Questa funzione cui assolve non è rilevante tanto perché è naturale che ad ogni rinnovo si sia proceduto a definire in un accordo gli ambiti per i quali si negozieranno i contratti collettivi nazionali del pubblico impiego contrattualizzato, quanto perché esso è il segno concreto e visibile che qualcosa si è mosso da quel 2010, tanto da indurre le parti ad adempiere ad un obbligo di legge che era stato previsto fin dal d.lgs. 27 ottobre 2009 n. 150, ma che non era stato finora onorato proprio in ragione del fatto che era stato ritenuto superfluo in presenza di un blocco del contratto nazionale.
Le ragioni di questo rinvio, in verità, derivavano anche dagli effetti diretti che la riduzione del numero dei comparti e delle aree dirigenziali di contrattazione collettiva avrebbe avuto sulla rappresentatività delle organizzazioni sindacali, in ragione del più esteso ambito entro cui misurarla; come anche da quelli indiretti che ciò avrebbe determinato sul riconoscimento delle prerogative sindacali (che sono attribuite, come si sa, alle sole organizzazioni rappresentative), ma anche presumibilmente sulla sorte associativa che organizzazioni non più rappresentative avrebbero potuto vivere. Come si sa, la riduzione del numero dei comparti faceva parte di quel pacchetto “Brunetta-Tremonti” che alla prima conclamazione della crisi finanziaria era intervenuto sul testo del d.lgs. 30 marzo 2001 n. 165 accentuando, per quanto qui interessa, le procedure di controllo ad entrambi i livelli del modello di relazioni sindacali e, nella prospettiva della riduzione dei centri di costo, prevedendo non solo la riduzione di comparti ed aree ma anche la individuazione del numero massimo cui la contrattazione collettiva avrebbe dovuto attenersi.

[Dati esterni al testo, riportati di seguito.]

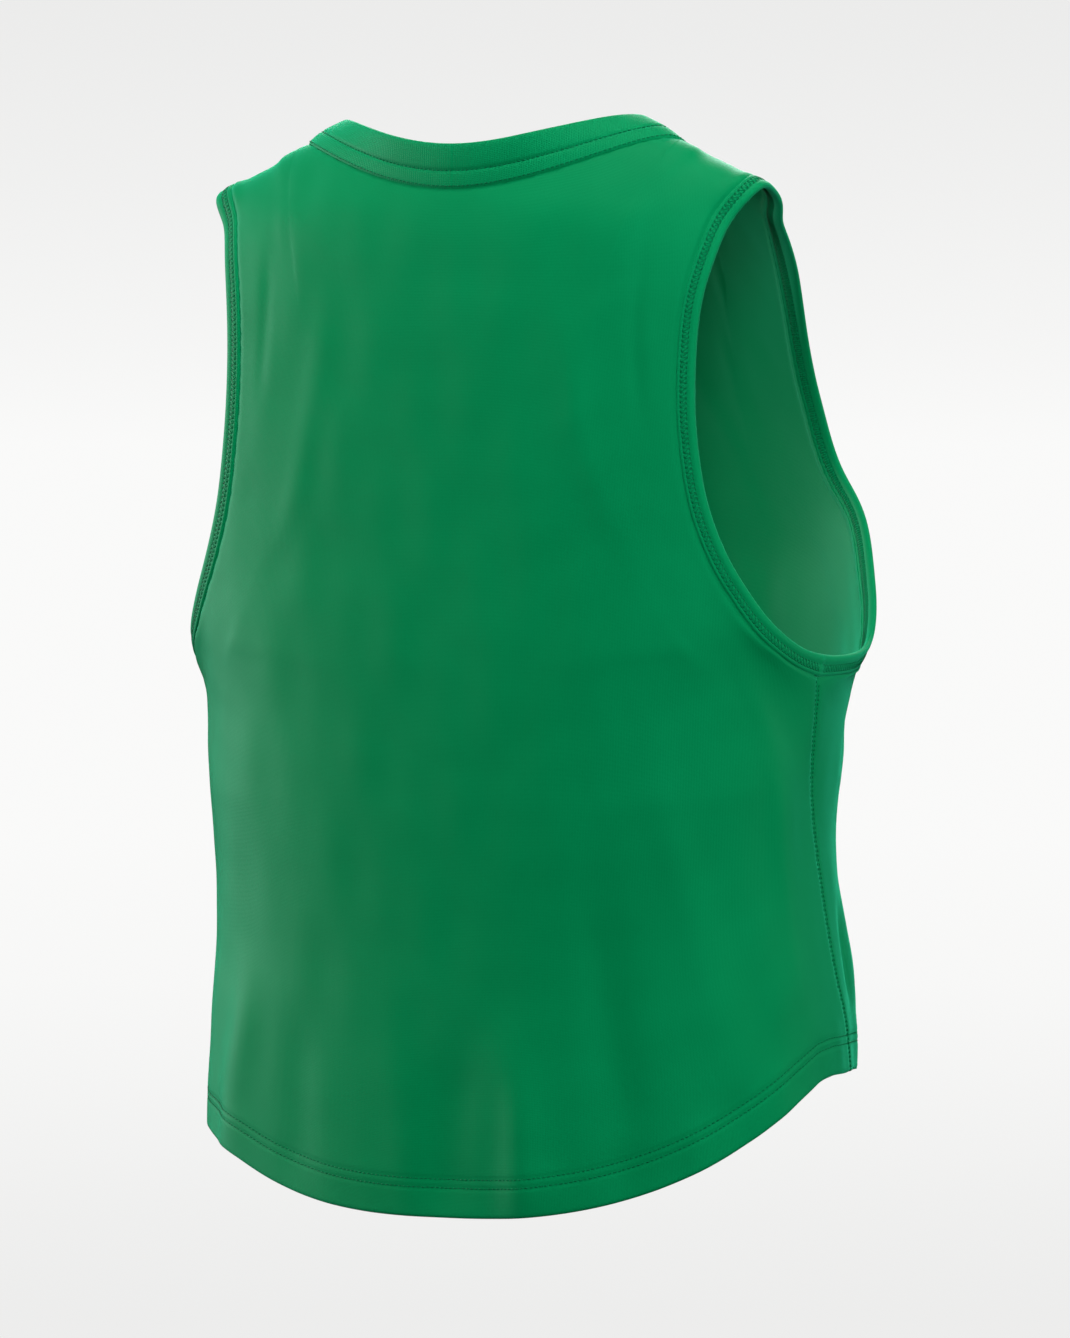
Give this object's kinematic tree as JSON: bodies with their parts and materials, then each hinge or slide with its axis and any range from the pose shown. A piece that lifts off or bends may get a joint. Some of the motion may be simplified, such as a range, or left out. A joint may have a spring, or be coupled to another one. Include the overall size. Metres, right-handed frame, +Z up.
{
  "type": "crop tank top",
  "caption": "Sleeveless cropped knit top with a round neckband, bound armholes and a dipped back hem, standing open as worn.",
  "frame": {"origin": "point between the shoulders, level with the neck seam where it crosses the shoulder ridges", "axes": "+Z up along the body, front towards -Y, the wearer's left at +X"},
  "size_m": [0.354, 0.229, 0.5494],
  "materials": {
    "back_knit": "matte knit",
    "front_knit": "matte knit",
    "neckband_knit": "matte rib knit",
    "left_binding_knit": "matte knit",
    "right_binding_knit": "matte knit"
  },
  "bodies": {
    "root": {"back_panel": "back_knit", "front_panel": "front_knit", "neckband": "neckband_knit", "armhole_binding_left": "left_binding_knit", "armhole_binding_right": "right_binding_knit"}
  },
  "joints": []
}
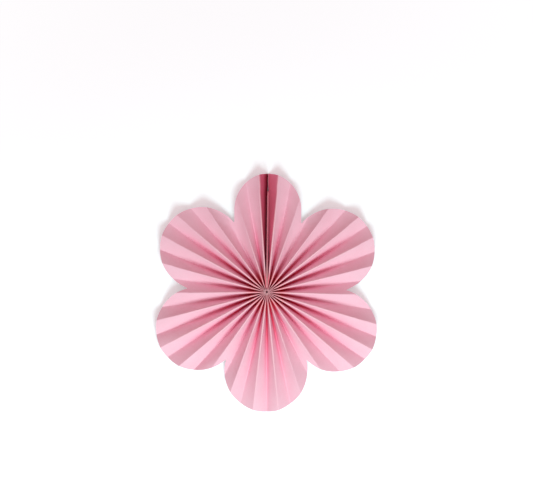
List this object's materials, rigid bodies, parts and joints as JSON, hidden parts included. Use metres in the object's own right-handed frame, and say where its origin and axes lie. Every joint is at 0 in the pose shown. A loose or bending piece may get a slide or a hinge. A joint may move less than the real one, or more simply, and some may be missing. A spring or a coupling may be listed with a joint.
{
  "type": "paper fan rosette",
  "caption": "Petal-edged pleated paper fan opened full circle, with card-backed ends joined along one radius and a thread-bound hub; a hanging or wall decoration.",
  "frame": {"origin": "on the hub's axis, level with the back folds at the hub", "axes": "+Z along the hub's axis out of the front of the fan; +Y from the hub along the joined ends; +X to the right of them, seen from the front"},
  "size_m": [0.276, 0.298, 0.0191],
  "materials": {
    "pink_paper": "matte, uncoated, with fine fibres",
    "greyboard": "matte pinkish grey-brown board with a cut edge",
    "tape": "satin double-sided tape",
    "thread": "matte twisted cotton"
  },
  "bodies": {
    "root": {"pleated_sheet": "pink_paper", "left_stay": "greyboard", "right_stay": "greyboard", "seam_tape": "tape", "binding_thread": "thread"}
  },
  "joints": []
}
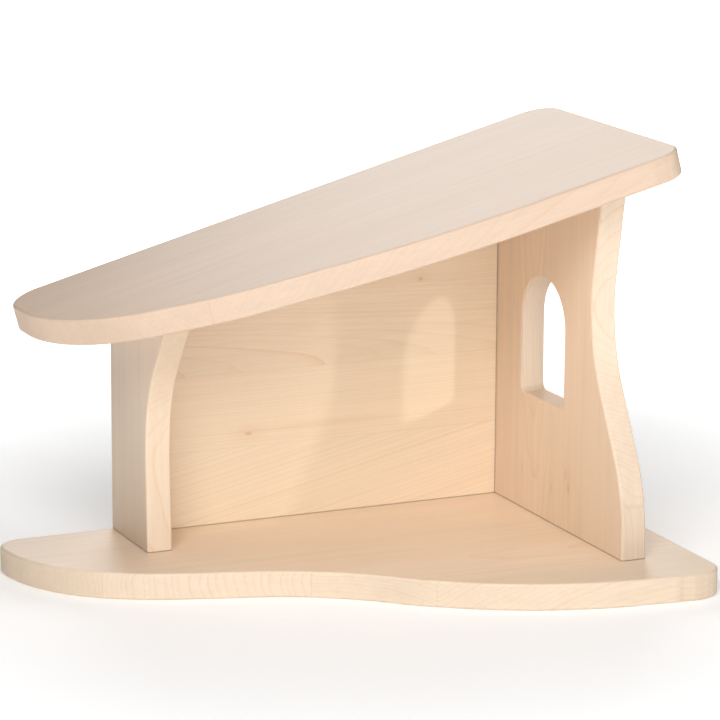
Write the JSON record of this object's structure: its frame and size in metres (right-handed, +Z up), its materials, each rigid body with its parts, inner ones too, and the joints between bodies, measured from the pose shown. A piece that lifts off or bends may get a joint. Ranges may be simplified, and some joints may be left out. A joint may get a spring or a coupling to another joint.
{
  "type": "wooden play ramp",
  "caption": "Small solid maple ramp with a round nose, carried by a low and a tall wall and a back board over a wavy base, with an arched window in the tall wall.",
  "frame": {"origin": "middle of the bounding box on the base board's underside, on the surface it stands on", "axes": "+X from the low end to the high end, +Y to the back board's side, +Z up"},
  "size_m": [0.471, 0.2865, 0.3248],
  "materials": {
    "base_maple": "pale maple, glued staves, fine sanded and waxed",
    "back_maple": "warm pale maple, glued staves, fine sanded and waxed",
    "wall_maple": "pale maple, upright glued staves, fine sanded and waxed",
    "ramp_maple": "pale maple, glued staves along the slope, fine sanded and waxed",
    "dowel_beech": "plain beech dowel"
  },
  "bodies": {
    "root": {"base_stave_1": "base_maple", "base_stave_2": "base_maple", "base_stave_3": "base_maple", "base_stave_4": "base_maple", "base_stave_5": "base_maple", "base_stave_6": "base_maple", "back_stave_1": "back_maple", "back_stave_2": "back_maple", "back_stave_3": "back_maple", "back_stave_4": "back_maple", "back_stave_5": "back_maple", "low_wall_stave_1": "wall_maple", "low_wall_stave_2": "wall_maple", "low_wall_stave_3": "wall_maple", "tall_wall_stave_1": "wall_maple", "tall_wall_stave_2": "wall_maple", "tall_wall_stave_3": "wall_maple", "tall_wall_stave_4": "wall_maple", "tall_wall_stave_5": "wall_maple", "ramp_stave_1": "ramp_maple", "ramp_stave_2": "ramp_maple", "ramp_stave_3": "ramp_maple", "ramp_stave_4": "ramp_maple", "dowels_base_to_low_wall": "dowel_beech", "dowels_base_to_tall_wall": "dowel_beech", "dowels_base_to_back": "dowel_beech", "dowels_low_wall_to_back": "dowel_beech", "dowels_tall_wall_to_back": "dowel_beech", "dowels_low_wall_to_ramp": "dowel_beech", "dowels_tall_wall_to_ramp": "dowel_beech", "dowels_back_to_ramp": "dowel_beech"}
  },
  "joints": []
}
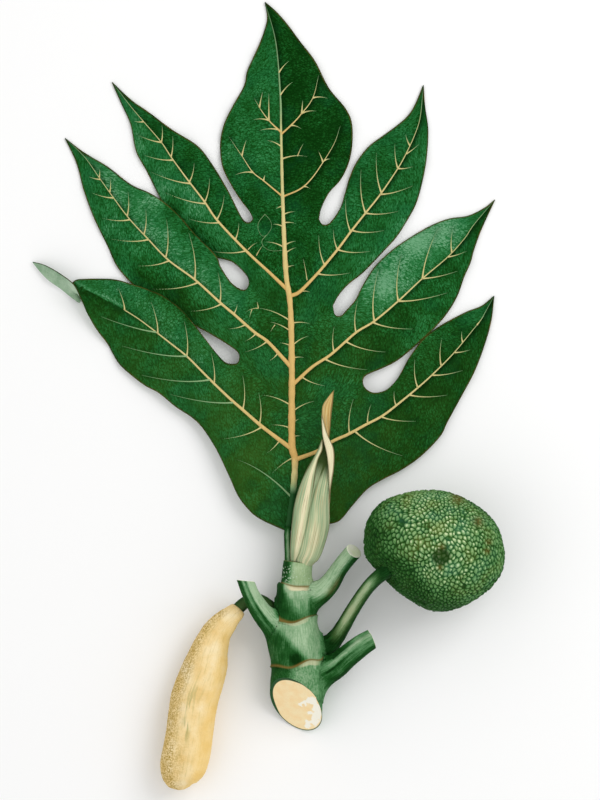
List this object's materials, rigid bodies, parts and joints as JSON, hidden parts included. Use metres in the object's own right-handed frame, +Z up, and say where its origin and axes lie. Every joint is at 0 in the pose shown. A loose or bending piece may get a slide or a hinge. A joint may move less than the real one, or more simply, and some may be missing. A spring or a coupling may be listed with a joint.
{
  "type": "breadfruit sprig",
  "caption": "Cut breadfruit sprig lying face up: lobed leaf, knobbly young fruit, male flower spike, bud sheath and stem with cut leaf stalks.",
  "frame": {"origin": "on the surface that the sprig lies on, under the middle of its bounding box", "axes": "+Y along the stem towards the leaf's tip, +X to the fruit's side, +Z up from the surface"},
  "size_m": [0.3066, 0.512, 0.0816],
  "materials": {
    "stem": "matt green bark with pale and ochre ring scars and a cream cut face",
    "leaf": "dark green with a soft sheen, cream veins",
    "bud_sheath": "matt grey-green with cream lengthwise stripes",
    "petiole_stub": "satin green",
    "fruit_stalk": "satin green",
    "fruit": "matt green, covered in small pale knobs",
    "flower_spike_stalk": "satin dark green",
    "flower_spike": "matt cream, finely grained"
  },
  "bodies": {
    "root": {"stem": "stem", "leaf": "leaf", "bud_sheath": "bud_sheath", "petiole_stub_left": "petiole_stub", "petiole_stub_upper_right": "petiole_stub", "petiole_stub_lower_right": "petiole_stub", "fruit_stalk": "fruit_stalk", "fruit": "fruit", "flower_spike_stalk": "flower_spike_stalk", "flower_spike": "flower_spike"}
  },
  "joints": []
}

Pur all’interno di un modello di relazioni sindacali fortemente proceduralizzato dalla legge, come quello che fin dalla riforma del 1993 caratterizza il settore del lavoro pubblico, l’intervento del d.lgs. 150/2009 ha un carattere di ingerenza superiore a quello precedente in quanto pone precisi paletti alla contrattazione collettiva chiedendole peraltro di farsi carico anche dell’ampliamento operato in precedenza dalla stessa legge: nel 1999 con la istituzione del comparto AFAM (scorporato dal comparto Scuola dalla legge 21 dicembre 1999 n. 508), del comparto Agenzie fiscali (scorporato dal comparto Ministeri dal d.lgs. 30 luglio 1999 n. 300), del comparto Presidenza del Consiglio dei Ministri dal d.lgs. 30 luglio 1999 (anch’esso scorporato dal comparto Ministeri), ma caso isolato rispetto ai precedenti, confermato anche dal d.lgs. 150/2009.